The audience had voted for the same film I had voted tops — “Wednesday’s Child.”

And after adding up the judges’ votes and counting the audience’s preferences as a seventh judge, “Wednesday’s Child” also had won the grand prize. Second place went, incomprehensibly, to “Tattoo Underground.” That horny milkman scored third place.

As we headed home, I ran into Ben Erickson, the film teacher at South Elgin High School, and learned he had been one of those committee members who boiled down the 32 films to five. What he considered the best of all, Ben said, didn’t even make the cut. It was a story called “Boom Boom,” about a Muslim suicide bomber who sits down in a crowded restaurant, ready to blow it up — but runs into a rival suicide bomber on the same mission.

Virtually nobody outside a film festival ever sees any of these 10-minute wonders. But they can lead to more exalted things. For example, downtown Elgin marketer Pete Garlock introduced the first couple of short film festivals by joking about his “acting career” as an almost invisible extra in big-name Hollywood movies.

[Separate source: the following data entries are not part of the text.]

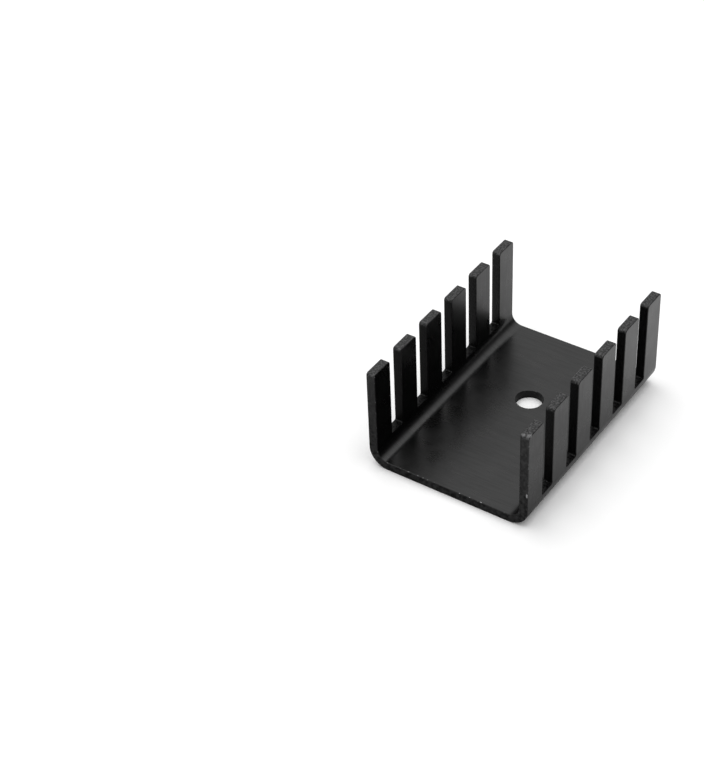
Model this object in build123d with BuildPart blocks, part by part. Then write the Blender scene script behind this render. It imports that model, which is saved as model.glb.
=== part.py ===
from build123d import *
import os

# Sizes of the heat sink, in millimetres. It is punched and folded from one aluminium sheet.
width = 22.4  # across the two rows of fins, from outside to outside
height = 14.3  # from the underside to the tips of the fins
sheet = 1.2  # thickness of the sheet
fold_inside_radius = 1.5  # of the two folds, on the side of the channel

fins_per_row = 6
fin_width = 3.35  # of each fin, measured along the fold
slot_width = 2.4  # of the gap between two fins
slot_above_fold = 0.2  # from the end of the fold's curve up to the floor of a slot
slot_corner_radius = 0.2  # in the two corners of a slot's floor
tip_corner_radius = 0.4  # on the two corners of a fin's tip

screw_hole_diameter = 3.5  # lets an M3 screw through
screw_hole_offset = 3.45  # from the middle of the base towards its back end
edge_break = 0.06  # bevel along every cut edge, on both faces of the sheet

# Sizes that follow from them.
fin_pitch = fin_width + slot_width
length = fins_per_row * fin_width + (fins_per_row - 1) * slot_width
fold_outside_radius = fold_inside_radius + sheet
slot_floor = fold_outside_radius + slot_above_fold

# The frame: X runs across the channel, Y along the folds and Z up the fins.
# Its origin is on the underside, below the middle of the base.
with BuildPart() as heat_sink:
    # The folded channel is a base with a wall of the same sheet turned up along each side.
    with BuildSketch(Plane.XZ):
        with BuildLine():
            FilletPolyline(
                (-width / 2, height),
                (-width / 2, 0),
                (width / 2, 0),
                (width / 2, height),
                radius=fold_outside_radius,
            )
            offset(amount=sheet, side=Side.LEFT)
        make_face()
    extrude(amount=length / 2, both=True)

    # Slots through both walls leave a row of fins along each side.
    with BuildSketch(Plane.YZ) as slots:
        with Locations((0, slot_floor)):
            with GridLocations(fin_pitch, 0, fins_per_row - 1, 1):
                Rectangle(slot_width, height - slot_floor, align=(Align.CENTER, Align.MIN))
        slot_floor_corners = slots.vertices().group_by(Axis.Y)[0]
        fillet(slot_floor_corners, radius=slot_corner_radius)
    extrude(amount=width, both=True, mode=Mode.SUBTRACT)

    # The corners of the tips are rounded across the sheet's thickness.
    tip_corners = heat_sink.edges().filter_by(Axis.X).group_by(Axis.Z)[-1]
    fillet(tip_corners, radius=tip_corner_radius)

    # One hole through the base takes the screw that clamps a power transistor to it.
    with Locations((0, screw_hole_offset, sheet)):
        Hole(radius=screw_hole_diameter / 2, depth=sheet)

    # Every edge that the press cut is broken by a small bevel. Left as they are: the lines where
    # a fold runs into flat sheet, and the lines across the thickness in the slots and tips.
    edges = heat_sink.edges()
    fold_lines = edges.filter_by(Axis.Y).filter_by_position(Axis.Z, 0, fold_outside_radius)
    thickness_lines = edges.filter_by(Axis.X).filter_by_position(Axis.Z, slot_floor, height)
    hole_seam = edges.filter_by(Axis.Z).filter_by_position(Axis.Z, 0, sheet)
    cut_edges = edges - fold_lines - thickness_lines - hole_seam
    chamfer(cut_edges, length=edge_break)

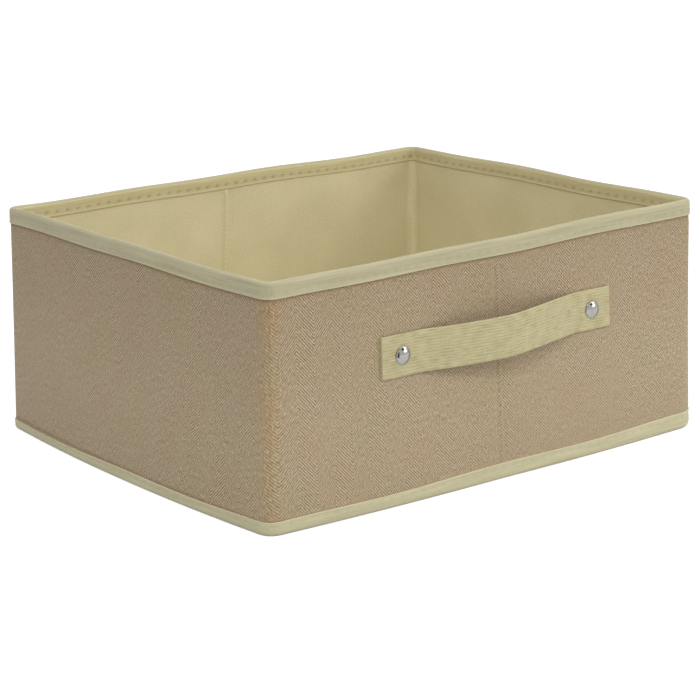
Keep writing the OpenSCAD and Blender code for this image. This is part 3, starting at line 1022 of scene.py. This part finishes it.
# Where it is seen plainly, the paper glows as white as the sky, less what the box shades of it
paper_shade = sheet.nodes.new("ShaderNodeAmbientOcclusion")
paper_shade.samples = 6
paper_shade.inputs["Distance"].default_value = 0.25
paper_span = sheet.nodes.new("ShaderNodeMapRange")
paper_span.inputs["From Min"].default_value = 0.04
paper_span.inputs["From Max"].default_value = 0.42
paper_span.inputs["To Max"].default_value = 0.8
paper_glow = sheet.nodes.new("ShaderNodeEmission")
paper_dim = sheet.nodes.new("ShaderNodeBsdfDiffuse")
paper_dim.inputs["Color"].default_value = (0.4, 0.4, 0.4, 1)
paper_white = sheet.nodes.new("ShaderNodeAddShader")
paper_mix = sheet.nodes.new("ShaderNodeMixShader")
sheet.links.new(paper_shade.outputs["AO"], paper_span.inputs["Value"])
sheet.links.new(paper_span.outputs["Result"], paper_glow.inputs["Strength"])
sheet.links.new(paper_glow.outputs[0], paper_white.inputs[0])
sheet.links.new(paper_dim.outputs[0], paper_white.inputs[1])
sheet.links.new(plainly_seen(sheet), paper_mix.inputs["Fac"])
sheet.links.new(paper_shader.outputs[0], paper_mix.inputs[1])
sheet.links.new(paper_white.outputs[0], paper_mix.inputs[2])
sheet.links.new(paper_mix.outputs[0], sheet.nodes["Material Output"].inputs["Surface"])
ground.data.materials.append(paper)

card_paint = bpy.data.materials.new("dark_card")
card_paint.use_nodes = True
card_shader = card_paint.node_tree.nodes["Principled BSDF"]
card_shader.inputs["Base Color"].default_value = (0.01, 0.01, 0.01, 1)
for name, card_corners in (
        ("dark_card_left", [(-0.3, -0.15, 0.01), (-0.15, -0.36, 0.01), (-0.33, -1.03, 1.03),
                            (-1.0, -0.15, 1.03)]),
        ("dark_card_above", [(0.25, -1.3, 0.72), (0.79, -1.04, 0.72), (0.63, -0.72, 0.96),
                             (0.09, -0.98, 0.96)])):
    card = add_mesh(name, card_corners, [(0, 1, 2, 3)])
    card.data.materials.append(card_paint)
    card.visible_camera = False
    card.visible_diffuse = False
    card.visible_shadow = False
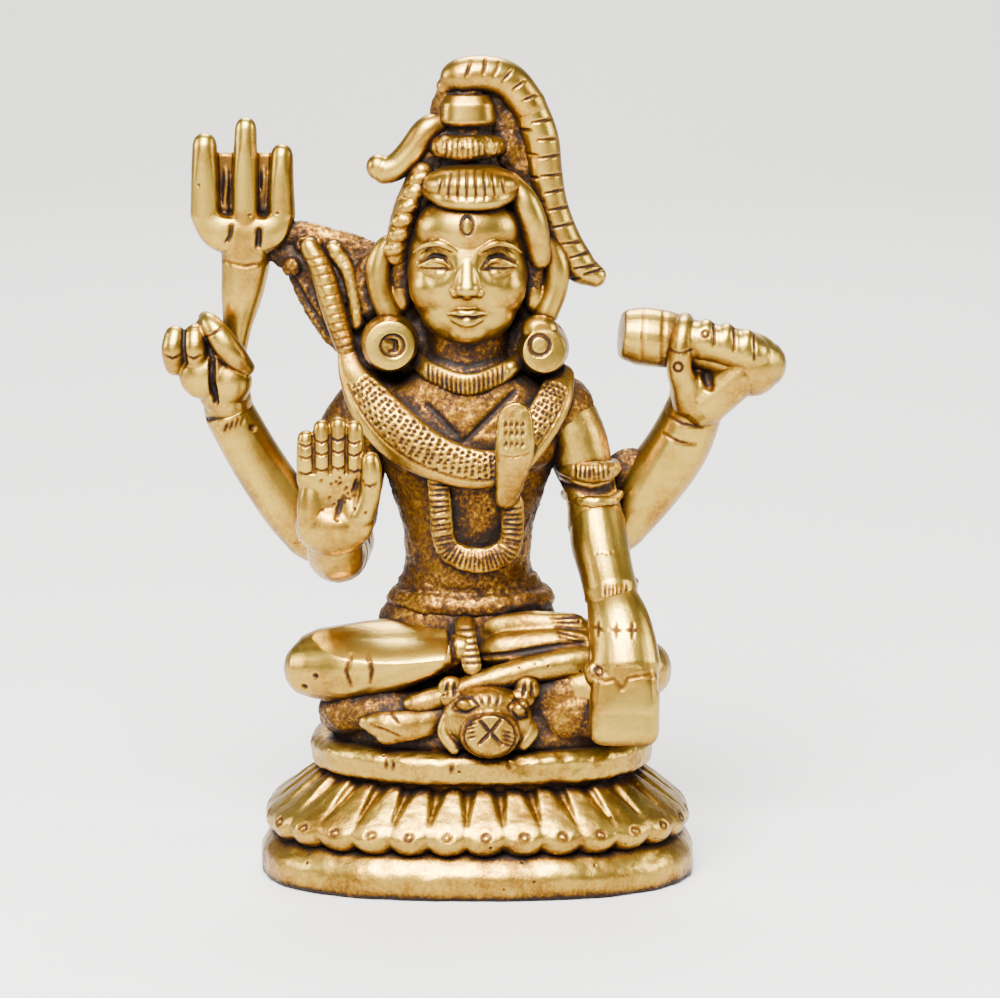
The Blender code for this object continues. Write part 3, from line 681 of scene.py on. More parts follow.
joints = [(x, z + up) for (x, top), up in zip(fingers, (-0.25, 0.1, 0.3, 0.0)) for z in (42.5, 44.1, 45.3)]
chase(palm, [[(x - 0.6, z + 0.12), (x, z - 0.1), (x + 0.6, z + 0.12)] for x, z in joints], 0.18, 0.15,
    taper=0.3)
chase(palm, [[(x, 42.3), (x, 44.0), (x, 46.0)] for x in (-15.8, -14.2, -12.6)], 0.16, 0.1, taper=0.3,
    dark=0.6)
press(palm, (-13.0, -12.4, 39.8), 3.0, 0.35)
chase(palm, [[(-12.9, 40.0), (-13.3, 39.0), (-13.6, 37.9)], [(-11.6, 41.6), (-11.9, 40.4)]], 0.3, 0.2)
pits = np.random.default_rng(2).normal((-13.0, 40.4), (1.1, 1.1), (26, 2))
chase(palm, [dot(x, z) for x, z in pits], 0.17, 0.1, taper=0, dark=0.8)
chase(palm, [[(-10.9, 41.4), (-10.3, 41.1), (-9.7, 41.5)]], 0.22, 0.14)
done(palm, "polished_brass", "front_right_hand")

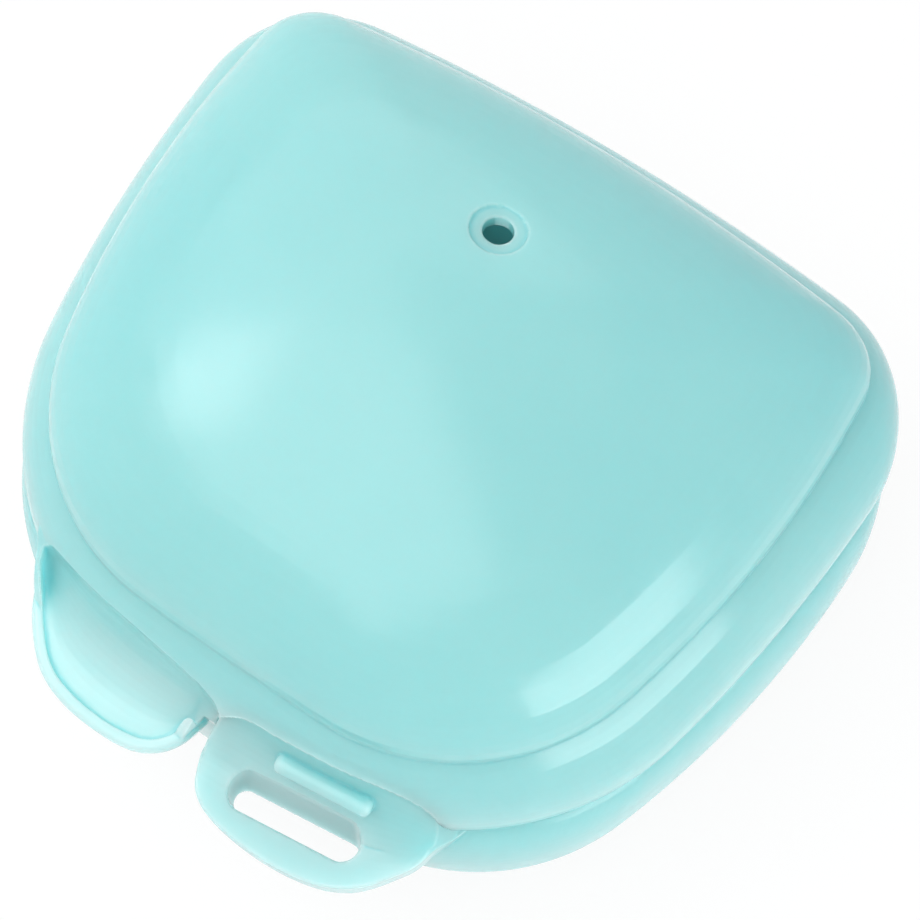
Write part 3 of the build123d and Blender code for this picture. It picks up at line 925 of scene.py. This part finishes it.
def plasticMaterial(name, values, body):
    material = bpy.data.materials.new(name)
    material.use_nodes = True
    tree = material.node_tree
    shader = tree.nodes["Principled BSDF"]
    group = tree.nodes.new("ShaderNodeGroup")
    group.node_tree = moulded
    for key, value in values.items():
        group.inputs[key].default_value = value
    bump = addNode(tree, "ShaderNodeBump", {"Height": group.outputs["Height"], "Strength": body["relief"],
                                            "Distance": body["reliefDepth"] * mm})
    tree.links.new(group.outputs["Colour"], shader.inputs["Base Color"])
    tree.links.new(group.outputs["Roughness"], shader.inputs["Roughness"])
    tree.links.new(bump.outputs[0], shader.inputs["Normal"])
    shader.inputs["IOR"].default_value = body["ior"]
    shader.inputs["Subsurface Weight"].default_value = body["translucency"]
    shader.inputs["Subsurface Radius"].default_value = body["reach"]
    shader.inputs["Subsurface Scale"].default_value = body["reachScale"] * mm
    return material


moulded = mouldedGroup()
# sizes in metres
lidFinish = {
    "Tint": (0.30, 0.645, 0.645, 1), "Deep Tint And Shade": (0.19, 0.57, 0.61, 1), "Cloud Size": 0.035,
    "Cloud Amount": 0.18, "Grip Light Tint": (0.47, 0.70, 0.70, 1), "Grip Light Amount": 0.9, "Rear Shade": 0.45,
    "Crease Shade": 0.4, "Edge Highlight": 0.07, "Gloss": 0.13, "Smudge Size": 0.016, "Smudge Amount": 0.09,
    "Scuff Size": 0.00022, "Scuff Amount": 0.03, "Foot Wear": 0.0, "Foot Height": 0.003,
    "Peel Size": 0.0050, "Grain Size": 0.0007, "Grain Share": 0.10,
}
baseFinish = {
    "Tint": (0.30, 0.645, 0.645, 1), "Deep Tint And Shade": (0.19, 0.57, 0.61, 1), "Cloud Size": 0.040,
    "Cloud Amount": 0.20, "Grip Light Tint": (0.42, 0.62, 0.62, 1), "Grip Light Amount": 0.7, "Rear Shade": 0.3,
    "Crease Shade": 0.35, "Edge Highlight": 0.07, "Gloss": 0.16, "Smudge Size": 0.020, "Smudge Amount": 0.10,
    "Scuff Size": 0.00025, "Scuff Amount": 0.03, "Foot Wear": 0.5, "Foot Height": 0.0015,
    "Peel Size": 0.0055, "Grain Size": 0.0008, "Grain Share": 0.12,
}
pinFinish = {
    "Tint": (0.31, 0.65, 0.65, 1), "Deep Tint And Shade": (0.19, 0.57, 0.61, 1), "Cloud Size": 0.010,
    "Cloud Amount": 0.20, "Grip Light Tint": (0.42, 0.62, 0.62, 1), "Grip Light Amount": 0.0, "Rear Shade": 0.0,
    "Crease Shade": 0.4, "Edge Highlight": 0.3, "Gloss": 0.28, "Smudge Size": 0.004, "Smudge Amount": 0.10,
    "Scuff Size": 0.00015, "Scuff Amount": 0.30, "Foot Wear": 0.0, "Foot Height": 0.001,
    "Peel Size": 0.0020, "Grain Size": 0.0004, "Grain Share": 0.20,
}
softBody = {
    "ior": 1.49, "translucency": 0.85, "reach": (0.75, 1.2, 1.2), "reachScale": 6.0,
    "relief": 0.2, "reliefDepth": 0.10,
}
pinBody = {**softBody, "translucency": 0.3, "reachScale": 1.0}
lid.data.materials.append(plasticMaterial("lidPlastic", lidFinish, softBody))
base.data.materials.append(plasticMaterial("basePlastic", baseFinish, softBody))
pin.data.materials.append(plasticMaterial("pinPlastic", pinFinish, pinBody))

But a year or so ago, Garlock joined with a talented young director named Gwydhar Gebien, who had submitted short films to previous festivals, and in downtown Elgin they filmed an 80-minute drama called “Dark Before Dawn.” It played one night to a full house at the Marcus Elgin, and it’s now available on DVD from Blue Damen Pictures.

Maybe in a year or so, we’ll be invited to the premiere of a full-length flick from the makers of “Wednesday’s Child.”

Or better yet, one by the makers of that unseen “Boom Boom.”